Ged Kearney, Shadow Assistant Minister for Health and Ageing, represents Cooper, a sprawling division of Melbourne’s northern metropolitan suburbs.

Ms Kearney talked to Neos Kosmos after hosting a morning Greek event. She said that Greek elderly are “worried about their pension and social security, and about aged care.”

“We love the Greek community, we really do, and they’re not backwards in coming forwards when they want something addressed” Ms Kearney said to Neos Kosmos

Ms Kearney a nurse and later the Federal Secretary of the Australian Nursing Federation, is invested in the cause of better pay for aged care and health workers.

The United Workers Union currently have a case before the Fair Work Commission calling for a 25 percent increase for aged care workers’ salaries.

“Labor supports that case, and we will meet the costs of the pay rise, 25 percent, it sounds like it’s a lot, but it’s not when you’re earning $35,000.”

“If aged care workers do not get a pay rise, they will go and stack shelves in Woolworths where they get more money, or they’ll go and work in other parts of the community sector where they know they get paid more.”

Ms Kearney wants to “completely reform the aged care sector.”

“There will be a minimal requirement for just over 200 minutes of care provided to every single resident in every single nursing home, we’re also going to put a registered nurse on every shift in every nursing home.”

“As Anthony [Albanese] likes to say, ‘we are putting the nursing back into nursing home,’ it means the difference between being able to feed someone, or to make sure that they have a clean incontinence pad, that they can get some physical exercise, or see the physio.”

Ms Kearney says that food standards need to rise as “many people in residential aged care are malnourished and undernourished.”

The standards will be written into the Age Care Act and will be legislated says Ms Kearny.

“All facilities, public and private, will have to meet the standards, however, if you can’t attract people to work in the sector then it’s not going to be worth it, so pay rises are very important.”

The member for Cooper also wants to “crack down on dodgy age care providers.”

“There are providers out there buying Maseratis and mansions in Toorak rather than caring for their residents.

“We will make sure that every cent that goes to aged care is spent on care, we will have better transparency and accountability.”

Home care packages will also be increased according to Ms Kearney.

“Tens of thousands of people die waiting to get a package, it’s outrageous, we will increase the number of packages, and crack down on some providers.”

“Most providers [of home care packages] do the right thing, but some are gouging massive amounts out of the packages for so called ‘administrative costs’ – Labor are going to make sure that the maximum amount that goes into the packages is spent on care.”

Ged Kearny talking to elderly Greeks in her electorate.
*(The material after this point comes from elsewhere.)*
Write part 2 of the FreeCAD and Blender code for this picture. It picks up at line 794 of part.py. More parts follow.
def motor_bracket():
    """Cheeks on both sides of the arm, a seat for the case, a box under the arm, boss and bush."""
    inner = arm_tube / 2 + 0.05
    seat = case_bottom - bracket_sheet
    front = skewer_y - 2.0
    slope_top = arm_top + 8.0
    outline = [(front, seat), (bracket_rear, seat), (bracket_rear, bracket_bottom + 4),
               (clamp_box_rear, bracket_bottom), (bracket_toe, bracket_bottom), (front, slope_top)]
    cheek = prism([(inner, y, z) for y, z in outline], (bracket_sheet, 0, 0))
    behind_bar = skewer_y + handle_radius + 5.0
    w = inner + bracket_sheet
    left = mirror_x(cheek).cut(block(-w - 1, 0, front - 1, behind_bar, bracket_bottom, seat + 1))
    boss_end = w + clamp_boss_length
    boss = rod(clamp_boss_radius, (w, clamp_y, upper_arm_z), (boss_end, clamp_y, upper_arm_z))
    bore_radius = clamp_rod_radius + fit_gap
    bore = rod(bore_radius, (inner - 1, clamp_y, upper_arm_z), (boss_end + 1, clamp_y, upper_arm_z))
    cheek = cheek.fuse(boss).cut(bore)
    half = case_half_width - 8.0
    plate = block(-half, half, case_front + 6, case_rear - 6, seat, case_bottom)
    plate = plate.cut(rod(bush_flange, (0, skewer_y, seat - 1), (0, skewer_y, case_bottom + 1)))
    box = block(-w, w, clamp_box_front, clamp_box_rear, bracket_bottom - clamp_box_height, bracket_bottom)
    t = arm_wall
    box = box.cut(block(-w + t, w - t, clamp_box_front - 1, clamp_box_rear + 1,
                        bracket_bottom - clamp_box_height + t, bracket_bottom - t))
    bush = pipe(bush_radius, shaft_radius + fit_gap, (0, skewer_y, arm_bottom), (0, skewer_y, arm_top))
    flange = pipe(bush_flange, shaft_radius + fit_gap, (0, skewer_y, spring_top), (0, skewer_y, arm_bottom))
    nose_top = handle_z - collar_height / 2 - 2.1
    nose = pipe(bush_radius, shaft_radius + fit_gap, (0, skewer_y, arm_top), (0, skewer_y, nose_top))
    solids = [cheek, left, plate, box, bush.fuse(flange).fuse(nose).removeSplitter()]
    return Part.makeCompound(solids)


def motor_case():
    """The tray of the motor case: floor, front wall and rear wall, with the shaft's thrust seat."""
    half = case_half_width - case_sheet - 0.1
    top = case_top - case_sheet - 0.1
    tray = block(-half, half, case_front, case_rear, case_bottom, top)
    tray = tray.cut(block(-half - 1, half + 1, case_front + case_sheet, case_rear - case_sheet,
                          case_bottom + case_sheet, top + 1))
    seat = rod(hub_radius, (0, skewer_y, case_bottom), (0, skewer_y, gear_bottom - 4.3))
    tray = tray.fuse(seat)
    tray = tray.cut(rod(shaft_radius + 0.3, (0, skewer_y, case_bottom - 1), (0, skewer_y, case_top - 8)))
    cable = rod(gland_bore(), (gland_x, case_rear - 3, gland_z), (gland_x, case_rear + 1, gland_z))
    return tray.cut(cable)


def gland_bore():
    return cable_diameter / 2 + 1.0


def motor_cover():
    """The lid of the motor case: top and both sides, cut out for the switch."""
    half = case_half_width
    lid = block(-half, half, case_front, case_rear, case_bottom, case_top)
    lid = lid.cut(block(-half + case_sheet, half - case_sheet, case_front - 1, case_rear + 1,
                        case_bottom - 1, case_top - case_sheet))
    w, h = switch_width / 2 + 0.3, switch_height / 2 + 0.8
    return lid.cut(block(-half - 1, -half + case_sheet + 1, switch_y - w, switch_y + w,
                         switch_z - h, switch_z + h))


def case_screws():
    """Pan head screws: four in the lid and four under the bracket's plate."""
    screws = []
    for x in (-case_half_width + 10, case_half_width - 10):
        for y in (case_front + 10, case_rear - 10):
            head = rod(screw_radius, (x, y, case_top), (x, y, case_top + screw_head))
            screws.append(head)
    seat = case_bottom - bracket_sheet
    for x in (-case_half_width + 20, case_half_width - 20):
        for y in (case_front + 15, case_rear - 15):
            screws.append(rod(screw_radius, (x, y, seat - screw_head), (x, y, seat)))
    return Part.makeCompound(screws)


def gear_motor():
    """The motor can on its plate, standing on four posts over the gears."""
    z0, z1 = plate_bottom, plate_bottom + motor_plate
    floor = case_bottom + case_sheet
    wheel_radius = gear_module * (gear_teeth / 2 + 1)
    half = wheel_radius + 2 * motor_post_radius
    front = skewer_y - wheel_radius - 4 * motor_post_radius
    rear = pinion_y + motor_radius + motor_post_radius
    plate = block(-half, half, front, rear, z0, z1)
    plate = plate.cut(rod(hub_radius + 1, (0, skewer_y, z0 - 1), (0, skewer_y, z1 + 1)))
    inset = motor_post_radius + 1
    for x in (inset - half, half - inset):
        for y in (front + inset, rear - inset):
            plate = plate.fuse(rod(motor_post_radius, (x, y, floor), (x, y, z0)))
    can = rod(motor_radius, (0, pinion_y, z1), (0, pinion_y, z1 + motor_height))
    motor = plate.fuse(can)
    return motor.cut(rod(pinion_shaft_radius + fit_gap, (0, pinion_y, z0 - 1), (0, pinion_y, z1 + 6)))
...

Photo: Supplied

Neos Kosmos asked Ms Kearney why so many new immigrants with degrees in medicine and health are driving Uber? Was it the Australian Medical Association (AMA) and health unions which are keeping a closed shop?
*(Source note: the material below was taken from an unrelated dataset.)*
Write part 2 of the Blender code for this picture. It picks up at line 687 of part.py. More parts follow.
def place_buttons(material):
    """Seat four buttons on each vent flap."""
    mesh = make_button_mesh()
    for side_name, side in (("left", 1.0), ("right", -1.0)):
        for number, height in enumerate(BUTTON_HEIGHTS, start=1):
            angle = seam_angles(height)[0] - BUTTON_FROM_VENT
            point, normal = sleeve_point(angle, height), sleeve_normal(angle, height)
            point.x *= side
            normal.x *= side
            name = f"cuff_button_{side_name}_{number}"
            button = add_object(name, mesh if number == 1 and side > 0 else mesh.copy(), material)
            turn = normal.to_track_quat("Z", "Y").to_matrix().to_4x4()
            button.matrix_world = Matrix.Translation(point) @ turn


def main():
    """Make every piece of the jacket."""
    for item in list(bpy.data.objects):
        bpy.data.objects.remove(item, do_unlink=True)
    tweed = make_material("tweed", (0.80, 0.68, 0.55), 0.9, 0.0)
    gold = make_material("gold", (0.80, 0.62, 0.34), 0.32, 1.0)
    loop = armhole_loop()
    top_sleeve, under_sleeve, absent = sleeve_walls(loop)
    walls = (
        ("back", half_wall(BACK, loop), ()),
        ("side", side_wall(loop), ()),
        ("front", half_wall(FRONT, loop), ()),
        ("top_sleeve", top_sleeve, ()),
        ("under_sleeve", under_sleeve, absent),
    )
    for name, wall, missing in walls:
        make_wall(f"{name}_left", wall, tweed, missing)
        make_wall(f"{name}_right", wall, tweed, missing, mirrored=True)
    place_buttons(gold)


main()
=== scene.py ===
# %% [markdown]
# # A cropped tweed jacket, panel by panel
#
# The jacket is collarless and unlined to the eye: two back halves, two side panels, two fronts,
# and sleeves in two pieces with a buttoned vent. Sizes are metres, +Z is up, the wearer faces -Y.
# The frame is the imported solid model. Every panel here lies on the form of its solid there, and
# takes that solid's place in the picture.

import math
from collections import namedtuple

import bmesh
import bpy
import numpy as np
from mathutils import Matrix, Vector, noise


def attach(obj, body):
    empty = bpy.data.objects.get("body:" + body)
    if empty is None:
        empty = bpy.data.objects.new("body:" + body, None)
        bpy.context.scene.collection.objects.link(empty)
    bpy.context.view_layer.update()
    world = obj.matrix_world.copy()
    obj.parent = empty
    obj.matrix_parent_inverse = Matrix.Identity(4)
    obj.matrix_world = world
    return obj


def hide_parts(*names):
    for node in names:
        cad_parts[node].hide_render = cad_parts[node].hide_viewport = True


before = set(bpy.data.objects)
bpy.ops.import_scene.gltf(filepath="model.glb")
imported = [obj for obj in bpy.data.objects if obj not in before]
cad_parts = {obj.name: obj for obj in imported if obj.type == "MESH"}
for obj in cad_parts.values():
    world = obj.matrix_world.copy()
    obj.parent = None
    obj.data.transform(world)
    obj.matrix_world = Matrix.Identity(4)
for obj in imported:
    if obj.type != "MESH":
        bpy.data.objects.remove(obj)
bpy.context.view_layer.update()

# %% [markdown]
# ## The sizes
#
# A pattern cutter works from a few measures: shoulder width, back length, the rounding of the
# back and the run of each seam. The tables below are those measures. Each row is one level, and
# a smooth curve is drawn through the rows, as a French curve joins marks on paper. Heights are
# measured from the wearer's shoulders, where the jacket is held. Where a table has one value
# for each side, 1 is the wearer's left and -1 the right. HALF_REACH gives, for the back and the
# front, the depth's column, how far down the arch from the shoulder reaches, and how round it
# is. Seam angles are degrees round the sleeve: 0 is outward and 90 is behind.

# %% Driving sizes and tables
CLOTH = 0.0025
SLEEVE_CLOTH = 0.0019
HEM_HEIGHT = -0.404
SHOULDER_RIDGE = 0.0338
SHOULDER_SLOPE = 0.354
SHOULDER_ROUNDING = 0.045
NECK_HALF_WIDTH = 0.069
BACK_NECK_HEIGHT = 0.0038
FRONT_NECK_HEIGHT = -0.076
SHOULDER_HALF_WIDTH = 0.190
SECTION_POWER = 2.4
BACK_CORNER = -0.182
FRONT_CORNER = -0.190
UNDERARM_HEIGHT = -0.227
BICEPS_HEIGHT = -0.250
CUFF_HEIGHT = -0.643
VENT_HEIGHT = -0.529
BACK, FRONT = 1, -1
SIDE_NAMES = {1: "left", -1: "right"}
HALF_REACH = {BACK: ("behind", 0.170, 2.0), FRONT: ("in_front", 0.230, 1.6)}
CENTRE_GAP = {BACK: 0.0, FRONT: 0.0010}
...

She agrees that better pathways are needed for people who come from overseas with qualifications.

“We have to be careful because there are standards around language and language is important if you’re in healthcare, you have to be able to communicate well and you need to make sure that they understand the Australian healthcare context.”

The suburbs of Cooper have transformed. Once enclaves of working-class Irish and post-war South-Eastern European migrants are now creative hubs of educated professionals, mixed in with ageing migrants whose children are subdividing 700 sq mt blocks to build million-dollar town houses. Then there are the recent waves of South Asian, Arabic, African and Chinese aspirational immigrant communities. There are also many cashed up tradies.

Ms Kearny is cognisant of the altering demographics and new erratic political allegiances. The new progressives, look to the Greens, while traditional migrant voters and some of their offspring, feel increasingly alienated by ‘woke’ politics.

“When I ran in the byelection the vote a lot of people that voted Green here, but that has settled down and I have quite a comfortable margin.”

The shadow assistant health minister says it is about understanding what the local issues are, “and they very rarely change.”

“People want their kids to have a good education, they want a decent health system, they want their parents looked after in their old age, they want decent jobs, at the end of the day they you know what we will do about climate change, of course there is the issue of integrity and this electorate cares very much about asylum seekers and immigration.”

As the discussion ended Ms Kearney stressed, she fell “totally in love” with Anastasi and that she attended last Saturday.

“I had never been to midnight mass at a Greek church, I love the way it’s all sung and the candles outside it was really beautiful.”

Ged Kearney is very engaged in her local community and is aware of national issues in ageing and health. Will she win Cooper? It appears so. Will Labor take government? A tough call to make yet.